More complicated and less definitive is the choice of the number 17. One theory has it that il Diluvio Universale (the Great Flood) started on the 17th of February, another one says that in the Battle of Teutoburgo, which took place in the 9 AD, three Roman legions, the 17th, 18th and 19th, were completely destroyed, and since then these numbers were believed to be nefasti (ill-omened) and therefore were no longer allocated to legions.
OK, so why is 17 the only unlucky number out of the three? Well, the most accredited explanation is that 17 in Roman numerals is written XVII, which can become the anagram of VIXI, a Latin word which was inscribed on Roman tombs, meaning “vissi”, (“I lived”), and implying that “I’m now dead”. For this reason XVII, (17) was considered inauspicious.

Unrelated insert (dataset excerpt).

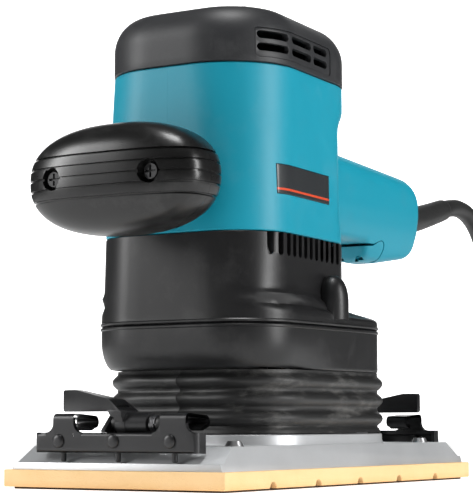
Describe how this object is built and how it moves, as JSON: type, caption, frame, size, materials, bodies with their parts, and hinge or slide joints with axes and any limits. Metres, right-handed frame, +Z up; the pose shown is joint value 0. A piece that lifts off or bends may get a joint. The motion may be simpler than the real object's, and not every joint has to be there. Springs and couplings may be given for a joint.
{
  "type": "orbital sander",
  "caption": "Mains half-sheet orbital sander with teal housing, black front grip, trigger handle, lever paper clamps and a felt pad.",
  "frame": {"origin": "middle of the sanding face, on the surface that the tool stands on", "axes": "+Z up, +Y towards the rear handle and the lead, -Y towards the front grip, +X to the right seen from behind the handle"},
  "size_m": [0.181, 0.5051, 0.216],
  "materials": {
    "teal_plastic": "satin",
    "grey_plastic": "textured",
    "black_plastic": "textured",
    "grip_black": "satin",
    "bellows_rubber": "matte",
    "black_rubber": "matte",
    "cast_plate": "cast",
    "pad_foam": "matte",
    "facing_dark": "matte",
    "black_steel": "satin",
    "bright_steel": "satin",
    "dark_steel": "satin",
    "core_iron": "matte",
    "copper_wire": "enamelled",
    "brass": "satin",
    "carbon": "matte",
    "fan_nylon": "matte",
    "badge": "gloss"
  },
  "bodies": {
    "tool_body": {"housing_right": "teal_plastic", "housing_left": "teal_plastic", "housing_screws": "dark_steel", "top_cover": "grey_plastic", "vent_panel_right": "grey_plastic", "vent_panel_left": "grey_plastic", "cover_screws": "dark_steel", "badge_plate": "badge", "fan_housing": "black_plastic", "skirt_ring": "black_plastic", "ring_screws": "dark_steel", "bearing_plate": "cast_plate", "bellows": "bellows_rubber", "support_legs": "black_rubber", "leg_screws": "bright_steel", "grip_front_shell": "grip_black", "grip_rear_shell": "grip_black", "grip_screws": "bright_steel", "stator_core": "core_iron", "field_windings": "copper_wire", "upper_bearing": "bright_steel", "lower_bearing": "bright_steel", "brush_holders": "brass", "carbon_brushes": "carbon", "switch_body": "black_plastic", "trigger_pin": "bright_steel", "cord_guard": "black_rubber", "cord_clamp": "black_plastic", "clamp_screws": "bright_steel", "power_cord": "black_rubber", "cord_coil": "black_rubber", "cord_tie": "black_plastic", "plug_body": "black_rubber", "plug_pins": "bright_steel"},
    "rotor": {"motor_shaft": "bright_steel", "armature_core": "core_iron", "armature_windings": "copper_wire", "commutator": "brass", "cooling_fan": "fan_nylon", "counterweight": "core_iron"},
    "pad_assembly": {"base_plate": "cast_plate", "eccentric_bearing": "bright_steel", "bearing_retainer": "dark_steel", "sanding_pad": "pad_foam", "pad_facing": "facing_dark", "plate_screws": "bright_steel", "front_pivot_pin": "dark_steel", "rear_pivot_pin": "dark_steel", "front_lever_spring": "bright_steel", "rear_lever_spring": "bright_steel"},
    "lever_front": {"front_lever": "black_steel"},
    "lever_rear": {"rear_lever": "black_steel"},
    "bar_front": {"front_clamp_bar": "black_steel", "front_bar_rivets": "black_steel"},
    "bar_rear": {"rear_clamp_bar": "black_steel", "rear_bar_rivets": "black_steel"},
    "trigger_paddle": {"trigger": "teal_plastic"},
    "lock_on": {"lock_button": "black_plastic"}
  },
  "joints": [
    {"name": "shaft_spin", "type": "hinge", "parent": "tool_body", "child": "rotor", "pos_m": [0, -0.022, 0.06], "axis": [0, 0, 1], "continuous": true},
    {"name": "pad_orbit", "type": "hinge", "parent": "rotor", "child": "pad_assembly", "pos_m": [0, -0.0245, 0.03], "axis": [0, 0, 1], "continuous": true},
    {"name": "front_lever_turn", "type": "hinge", "parent": "pad_assembly", "child": "lever_front", "pos_m": [0.006, -0.104, 0.0282], "axis": [1, 0, 0], "range_deg": [0, 40], "stiffness_Nm_per_rad": 0.3, "springref_deg": -14.32},
    {"name": "rear_lever_turn", "type": "hinge", "parent": "pad_assembly", "child": "lever_rear", "pos_m": [-0.006, 0.104, 0.0282], "axis": [-1, 0, 0], "range_deg": [0, 40], "stiffness_Nm_per_rad": 0.3, "springref_deg": -14.32},
    {"name": "front_bar_tilt", "type": "hinge", "parent": "pad_assembly", "child": "bar_front", "pos_m": [0, -0.104, 0.0282], "axis": [-1, 0, 0], "range_deg": [0, 8]},
    {"name": "rear_bar_tilt", "type": "hinge", "parent": "pad_assembly", "child": "bar_rear", "pos_m": [0, 0.104, 0.0282], "axis": [1, 0, 0], "range_deg": [0, 8]},
    {"name": "trigger_squeeze", "type": "hinge", "parent": "tool_body", "child": "trigger_paddle", "pos_m": [0, 0.103, 0.117], "axis": [-1, 0, 0], "range_deg": [0, 4.5], "stiffness_Nm_per_rad": 2, "springref_deg": -5.73},
    {"name": "lock_press", "type": "slide", "parent": "tool_body", "child": "lock_on", "axis": [1, 0, 0], "range_m": [0, 0.0025], "stiffness_N_per_m": 1500, "springref_m": -0.001}
  ],
  "couplings": [
    {"joint": "pad_orbit", "follows": "shaft_spin", "ratio": -1},
    {"joint": "front_bar_tilt", "follows": "front_lever_turn", "ratio": 0.2},
    {"joint": "rear_bar_tilt", "follows": "rear_lever_turn", "ratio": 0.2}
  ]
}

Finally, according to la Smorfia Napoletana, a system devised in Napoli which links the numbers 1 to 90 to images, and it’s used to interpret dreams and events so that those numbers can be used to play the lottery, 17 represents disgrazia (misfortune).
To make things worst, this year è un anno bisestile (is a leap year), which in itself is considered unlucky. According to a common saying: anno bisesto, anno funesto (leap year, deadly year).
Interestingly, Venerdì 13 (Friday the 13th) is not unlucky here in Italy. The only case in which the number 13 is considered unlucky is when there are thirteen people eating at the table, this being the number present when Jesus was betrayed during the Last Supper. Some people take this superstition very seriously, and I remember one Christmas many years ago when we discovered, whilst setting the table for dinner, that there were 13 of us! After a moment of panic my mother suggested that we separate the tables, and have the children eating at one table and the adults at the other. But my grandfather refused to do this, and invited himself round instead to eat with some relatives that lived in another village.